I very much suspect that you are over-retaining data somehow. Quite possibly a large object, maybe a flow or global but could just be a context variable? That you are manipulating perhaps.

I can't imagine how reducing the incoming message by 5-fold would work if that's the case. If that was the issue, I would expect the memory to grow more slowly, but still reach the limit around 5*8 hours. But it's been running for ~40 hours now without any increase. Anyway, I'll check again, I might have missed something.

That shouldn't be an issue, it is just a socket connection for live data comms.

Okay, I can rule that out then, thanks for the response!

Are you running mysql locally on the same machine or across the network?

Run sudo iotop to check whether the system is I/O bound for some reason.

Then you should not be using --max_old_space_size, that won't help you at all. Take it off and let Node.js manage itself dynamically.

Or changing too fast.

No, you are. That's what --max_old_space_size does. It changes the limit when GC kicks in.

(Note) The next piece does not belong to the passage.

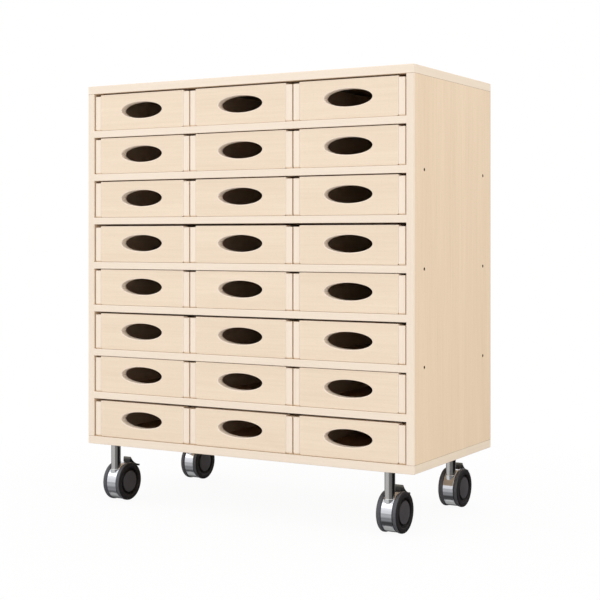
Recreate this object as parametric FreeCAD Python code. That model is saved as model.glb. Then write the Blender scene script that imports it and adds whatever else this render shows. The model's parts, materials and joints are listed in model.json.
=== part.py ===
"""Tray storage unit: a board cabinet on four twin-wheel swivel castors, with finger-hole trays.

Frame: origin on the floor at the middle of the footprint, +Z up, the trays pull out towards -Y,
+X to the right as seen from the front. All sizes are in millimetres.
"""
import FreeCAD, Part
import os

V = FreeCAD.Vector
ALONG_X = V(1, 0, 0)
ALONG_Y = V(0, 1, 0)
ALONG_Z = V(0, 0, 1)

# ---- Trays ---------------------------------------------------------------------------------
columns = 3
tray_width = 267.0              # over both side boards
tray_gap = 3.25                 # air beside each tray
tray_recess = 2.5               # tray sides behind the cabinet's front edges
tray_stop_gap = 0.5             # air between a pushed-in tray and the back panel
tray_front_top = 83.8           # top edge of the tray front above the shelf
tray_side_drop = 3.0            # sides and back are this much lower than the front
tray_side_thickness = 15.0
tray_front_lift = 0.4           # air under the tray front
tray_front_thickness = 19.0
tray_front_proud = 0.5          # face of the front board before the ends of the side boards
tray_back_thickness = 12.0
tray_bottom_thickness = 5.0
tray_bottom_lift = 6.0          # underside of the tray bottom above the shelf
groove_depth = 6.0              # for the tray bottom, in all four boards round it
groove_end_play = 0.5           # the tray bottom is this much short of the groove's floor
groove_play = 0.2               # air above the tray bottom in its groove
tray_edge_radius = 1.0
finger_hole_width = 115.0       # the ellipse's long axis
finger_hole_height = 37.8
finger_hole_centre = 44.4       # above the shelf
finger_hole_radius = 2.0        # rounding of its rim, inside and outside

# Air above the tray fronts, top row first: the shelves are not quite evenly spaced.
row_play = [3.2, 2.0, 2.6, 4.7, 1.4, 4.0, 1.4, 4.6]

# ---- Carcass -------------------------------------------------------------------------------
body_depth = 420.0
cap_thickness = 19.0            # top and bottom panels
side_thickness = 18.0
shelf_thickness = 16.0
back_thickness = 8.0
back_recess = 1.0               # back panel inside the rear edges
rebate_depth = 8.0              # how far the back panel is let into the boards round it
rebate_play = 0.3
corner_radius = 3.0             # upright corners of the carcass
rim_radius = 1.5                # outer edges of the top and bottom panels
seam_radius = 0.6               # edges along the seams between panels and sides
edge_radius = 1.0               # front edges of the shelves and inner edges of the sides

# ---- Fasteners of the carcass --------------------------------------------------------------
screwed_shelves = [2, 4, 6]     # numbered from the top
fixing_inset = 50.0             # shelf fixings from the front and the rear edges
screw_recess_diameter = 6.8
screw_recess_depth = 5.0
screw_head_diameter = 6.4
screw_head_height = 3.2
screw_shank_diameter = 4.5
screw_length = 50.0             # under the head
screw_play = 0.05               # round the shank
drive_diameter = 3.4            # hexagon socket of the screw, over its corners
drive_depth = 2.0
dowel_diameter = 8.0
dowel_play = 0.05               # round the dowel
dowel_end_play = 0.5            # at each end of a dowel in its hole
side_dowel_depth = 11.0         # a shelf dowel in the side panel
shelf_dowel_depth = 25.0        # a shelf dowel in the shelf
cap_dowel_depth = 12.0          # a corner dowel in the top or bottom panel
upright_dowel_depth = 25.0      # a corner dowel in the side panel
cap_dowel_inset = 60.0          # first and last corner dowels from the front and rear edges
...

I'm not a great expert in this so I'm somewhat guessing. But reducing the speed at which data is coming in may change how much processing of a large in-memory data object is being done - or how fast you are asking it to change.

That would indeed seem logical but JavaScript isn't always that logical in how it handles large data changes (well it probably is but it is certainly not transparent). This is one of the downsides of using it.

Are you running mysql locally on the same machine or across the network?

Across the network, indeed. And the queries are happening sequentially. So a lot of back and forth.

Run sudo iotop to check whether the system is I/O bound for some reason.

Will try on Monday!

@tnltj one question would be whether you have any debug nodes in your flows and are they getting sent lots of messages?

If this is something related to CommsConnection, then two likely drivers of traffic over comms will be the Debug messages and any node status updates.

Also, if you have not already done so, check that you are using the latest versions of all additional nodes (such as the mysql node).

Then post the node red startup log in case we can see anything in there.